Miller JL, Couch JA, Schmalfuss I, He G, Liu Y, Driscoll DJ.

Am J Med Genet A. 2006 Nov 13 

Prader-Willi Syndrome and its associated neurologic pathology have been grossly understudied.  In this study, the researchers used three dimensional magnetic resonance imaging to compare 20 individuals with PWS ranging in age from 3 months to 39 years, 21 normal weight siblings and 16 individuals with early onset morbid obesity.  The findings revealed abnormalities which included Ventriculomegaly in all 20 individuals with PWS.  Ventriculomegaly is described as an enlargement of the lateral ventricles between 10mm and 15 mm in width.  The brain has 4 fluid filled spaces that communicate with each other called ventricles.  Fluid produced with the brain circulates through the ventricles of the brain and around the spinal cord.  The lateral ventricles may become enlarged if the outflow of fluid from the lateral ventricles is blocked at the interventricular foramen.   

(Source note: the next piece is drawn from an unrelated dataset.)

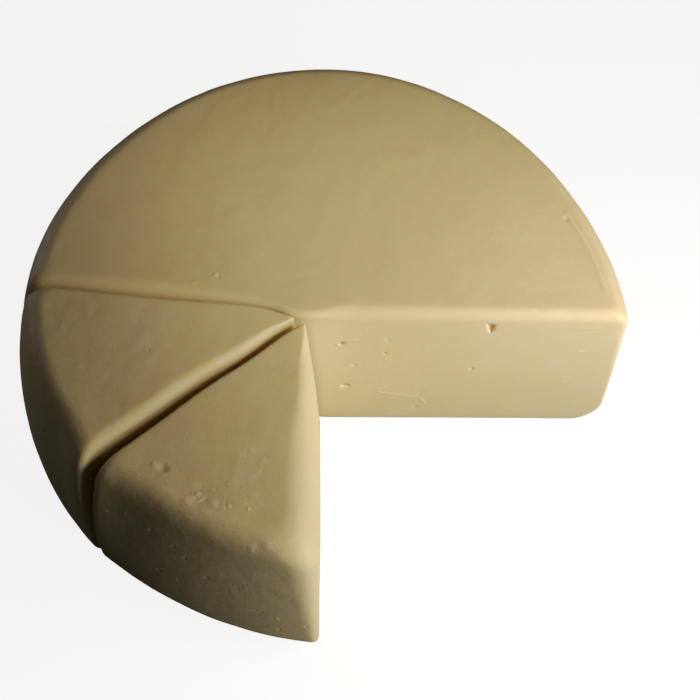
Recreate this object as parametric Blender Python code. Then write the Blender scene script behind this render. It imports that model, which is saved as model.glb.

Polymicrogyria (PMG) was observed in the sylvian fissure in 13 patients along with partial insular closure.  The surface of the brain contains folds called gyri.  The condition referred to as Polymicrogyria (PMG) is merely descriptive from a radiologistís viewpoint and is not considered a disease.  Some individuals, but not all, with PMG have some degree of global developmental delays, seizures, feeding difficulties, respiratory problems, motor dysfunction and mental retardation.   

None of the members of the control group (ie normal weight) demonstrated any brain alterations.  Many of the members of the PWS group demonstrated changes within the brain structure.  This suggests that those with paternal deletions in the chromosome 15q11-q13 region may have aberrant brain development.